- _TASK REQUIREMENTS_: Quote the data below in full, please, without altering anything.

**** INFORMATION SHOWN ****

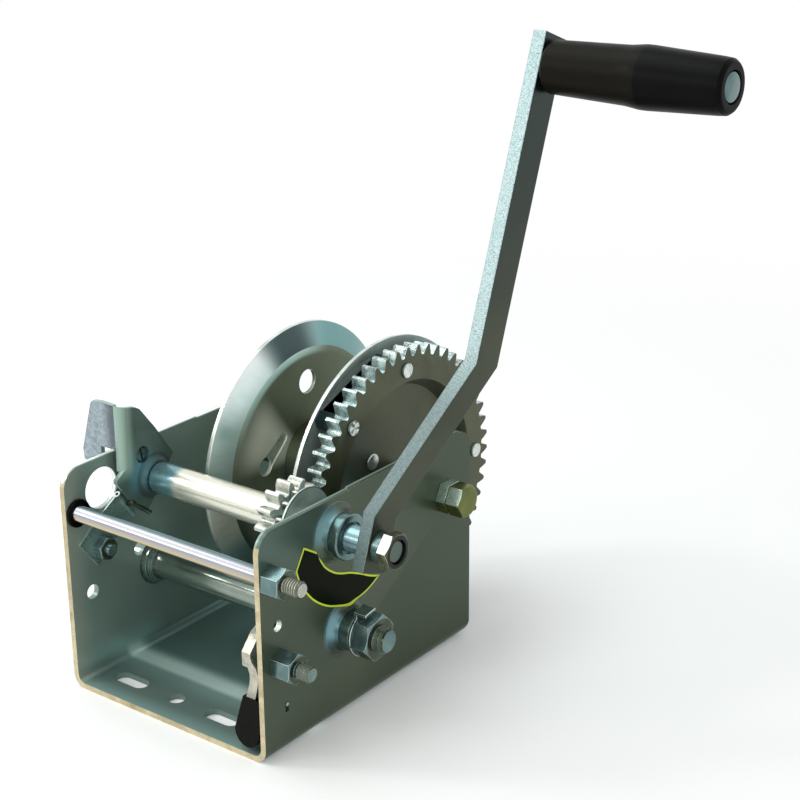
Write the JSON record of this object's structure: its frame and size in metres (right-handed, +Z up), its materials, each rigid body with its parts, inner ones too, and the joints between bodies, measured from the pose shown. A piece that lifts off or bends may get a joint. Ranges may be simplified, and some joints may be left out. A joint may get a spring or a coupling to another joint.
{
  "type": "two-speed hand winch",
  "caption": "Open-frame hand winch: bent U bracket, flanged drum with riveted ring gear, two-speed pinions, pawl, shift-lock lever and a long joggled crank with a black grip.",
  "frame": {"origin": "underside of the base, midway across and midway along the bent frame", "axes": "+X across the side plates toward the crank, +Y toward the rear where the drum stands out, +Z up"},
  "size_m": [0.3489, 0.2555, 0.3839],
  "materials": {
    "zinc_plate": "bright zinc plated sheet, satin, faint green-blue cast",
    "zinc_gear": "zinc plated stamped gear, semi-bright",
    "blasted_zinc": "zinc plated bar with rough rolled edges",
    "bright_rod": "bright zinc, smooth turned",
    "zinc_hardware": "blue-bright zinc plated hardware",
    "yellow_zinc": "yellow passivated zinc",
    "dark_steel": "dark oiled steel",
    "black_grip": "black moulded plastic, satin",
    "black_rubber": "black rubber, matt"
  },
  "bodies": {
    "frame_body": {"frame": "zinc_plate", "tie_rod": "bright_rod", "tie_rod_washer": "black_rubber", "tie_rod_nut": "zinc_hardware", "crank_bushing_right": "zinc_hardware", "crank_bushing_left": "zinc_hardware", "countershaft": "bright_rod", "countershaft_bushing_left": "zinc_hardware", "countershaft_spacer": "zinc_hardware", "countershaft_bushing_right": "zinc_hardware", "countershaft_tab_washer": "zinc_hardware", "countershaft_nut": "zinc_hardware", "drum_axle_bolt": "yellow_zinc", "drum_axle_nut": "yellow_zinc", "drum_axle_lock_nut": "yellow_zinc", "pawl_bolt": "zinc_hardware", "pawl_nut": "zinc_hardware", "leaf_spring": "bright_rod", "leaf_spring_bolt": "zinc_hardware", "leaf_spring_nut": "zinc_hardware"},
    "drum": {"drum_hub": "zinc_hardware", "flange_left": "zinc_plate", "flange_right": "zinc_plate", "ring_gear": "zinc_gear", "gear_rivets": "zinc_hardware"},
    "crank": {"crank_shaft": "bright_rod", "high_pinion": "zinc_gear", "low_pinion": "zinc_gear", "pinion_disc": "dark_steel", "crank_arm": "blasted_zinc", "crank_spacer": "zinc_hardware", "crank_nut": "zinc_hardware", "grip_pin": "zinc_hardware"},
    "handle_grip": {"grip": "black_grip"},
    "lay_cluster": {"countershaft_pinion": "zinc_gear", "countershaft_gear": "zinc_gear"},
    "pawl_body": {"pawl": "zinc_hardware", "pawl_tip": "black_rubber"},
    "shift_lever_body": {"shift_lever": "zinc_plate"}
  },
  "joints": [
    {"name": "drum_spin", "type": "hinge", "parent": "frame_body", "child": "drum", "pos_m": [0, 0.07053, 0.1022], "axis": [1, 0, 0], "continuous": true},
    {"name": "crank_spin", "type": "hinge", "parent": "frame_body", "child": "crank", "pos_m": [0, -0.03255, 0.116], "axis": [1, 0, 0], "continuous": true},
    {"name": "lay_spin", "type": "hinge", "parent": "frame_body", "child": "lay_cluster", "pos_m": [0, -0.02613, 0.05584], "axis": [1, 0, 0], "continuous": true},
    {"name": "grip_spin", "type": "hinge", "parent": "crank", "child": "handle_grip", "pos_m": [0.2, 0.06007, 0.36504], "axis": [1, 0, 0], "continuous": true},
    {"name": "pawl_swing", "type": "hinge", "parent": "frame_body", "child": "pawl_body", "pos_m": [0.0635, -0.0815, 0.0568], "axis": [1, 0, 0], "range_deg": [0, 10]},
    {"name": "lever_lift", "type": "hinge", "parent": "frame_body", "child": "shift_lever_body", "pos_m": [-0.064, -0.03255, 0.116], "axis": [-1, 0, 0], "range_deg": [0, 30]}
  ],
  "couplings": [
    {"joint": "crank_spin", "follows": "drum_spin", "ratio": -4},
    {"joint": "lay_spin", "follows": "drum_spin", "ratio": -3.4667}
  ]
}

****

- _TASK OUTPUT_:
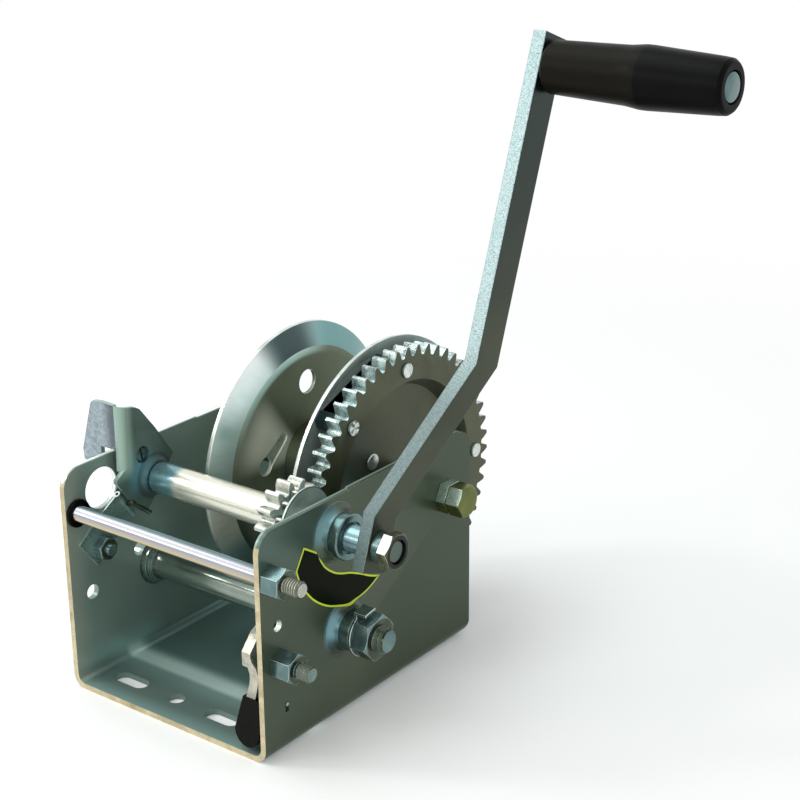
Write the JSON record of this object's structure: its frame and size in metres (right-handed, +Z up), its materials, each rigid body with its parts, inner ones too, and the joints between bodies, measured from the pose shown. A piece that lifts off or bends may get a joint. Ranges may be simplified, and some joints may be left out. A joint may get a spring or a coupling to another joint.
{
  "type": "two-speed hand winch",
  "caption": "Open-frame hand winch: bent U bracket, flanged drum with riveted ring gear, two-speed pinions, pawl, shift-lock lever and a long joggled crank with a black grip.",
  "frame": {"origin": "underside of the base, midway across and midway along the bent frame", "axes": "+X across the side plates toward the crank, +Y toward the rear where the drum stands out, +Z up"},
  "size_m": [0.3489, 0.2555, 0.3839],
  "materials": {
    "zinc_plate": "bright zinc plated sheet, satin, faint green-blue cast",
    "zinc_gear": "zinc plated stamped gear, semi-bright",
    "blasted_zinc": "zinc plated bar with rough rolled edges",
    "bright_rod": "bright zinc, smooth turned",
    "zinc_hardware": "blue-bright zinc plated hardware",
    "yellow_zinc": "yellow passivated zinc",
    "dark_steel": "dark oiled steel",
    "black_grip": "black moulded plastic, satin",
    "black_rubber": "black rubber, matt"
  },
  "bodies": {
    "frame_body": {"frame": "zinc_plate", "tie_rod": "bright_rod", "tie_rod_washer": "black_rubber", "tie_rod_nut": "zinc_hardware", "crank_bushing_right": "zinc_hardware", "crank_bushing_left": "zinc_hardware", "countershaft": "bright_rod", "countershaft_bushing_left": "zinc_hardware", "countershaft_spacer": "zinc_hardware", "countershaft_bushing_right": "zinc_hardware", "countershaft_tab_washer": "zinc_hardware", "countershaft_nut": "zinc_hardware", "drum_axle_bolt": "yellow_zinc", "drum_axle_nut": "yellow_zinc", "drum_axle_lock_nut": "yellow_zinc", "pawl_bolt": "zinc_hardware", "pawl_nut": "zinc_hardware", "leaf_spring": "bright_rod", "leaf_spring_bolt": "zinc_hardware", "leaf_spring_nut": "zinc_hardware"},
    "drum": {"drum_hub": "zinc_hardware", "flange_left": "zinc_plate", "flange_right": "zinc_plate", "ring_gear": "zinc_gear", "gear_rivets": "zinc_hardware"},
    "crank": {"crank_shaft": "bright_rod", "high_pinion": "zinc_gear", "low_pinion": "zinc_gear", "pinion_disc": "dark_steel", "crank_arm": "blasted_zinc", "crank_spacer": "zinc_hardware", "crank_nut": "zinc_hardware", "grip_pin": "zinc_hardware"},
    "handle_grip": {"grip": "black_grip"},
    "lay_cluster": {"countershaft_pinion": "zinc_gear", "countershaft_gear": "zinc_gear"},
    "pawl_body": {"pawl": "zinc_hardware", "pawl_tip": "black_rubber"},
    "shift_lever_body": {"shift_lever": "zinc_plate"}
  },
  "joints": [
    {"name": "drum_spin", "type": "hinge", "parent": "frame_body", "child": "drum", "pos_m": [0, 0.07053, 0.1022], "axis": [1, 0, 0], "continuous": true},
    {"name": "crank_spin", "type": "hinge", "parent": "frame_body", "child": "crank", "pos_m": [0, -0.03255, 0.116], "axis": [1, 0, 0], "continuous": true},
    {"name": "lay_spin", "type": "hinge", "parent": "frame_body", "child": "lay_cluster", "pos_m": [0, -0.02613, 0.05584], "axis": [1, 0, 0], "continuous": true},
    {"name": "grip_spin", "type": "hinge", "parent": "crank", "child": "handle_grip", "pos_m": [0.2, 0.06007, 0.36504], "axis": [1, 0, 0], "continuous": true},
    {"name": "pawl_swing", "type": "hinge", "parent": "frame_body", "child": "pawl_body", "pos_m": [0.0635, -0.0815, 0.0568], "axis": [1, 0, 0], "range_deg": [0, 10]},
    {"name": "lever_lift", "type": "hinge", "parent": "frame_body", "child": "shift_lever_body", "pos_m": [-0.064, -0.03255, 0.116], "axis": [-1, 0, 0], "range_deg": [0, 30]}
  ],
  "couplings": [
    {"joint": "crank_spin", "follows": "drum_spin", "ratio": -4},
    {"joint": "lay_spin", "follows": "drum_spin", "ratio": -3.4667}
  ]
}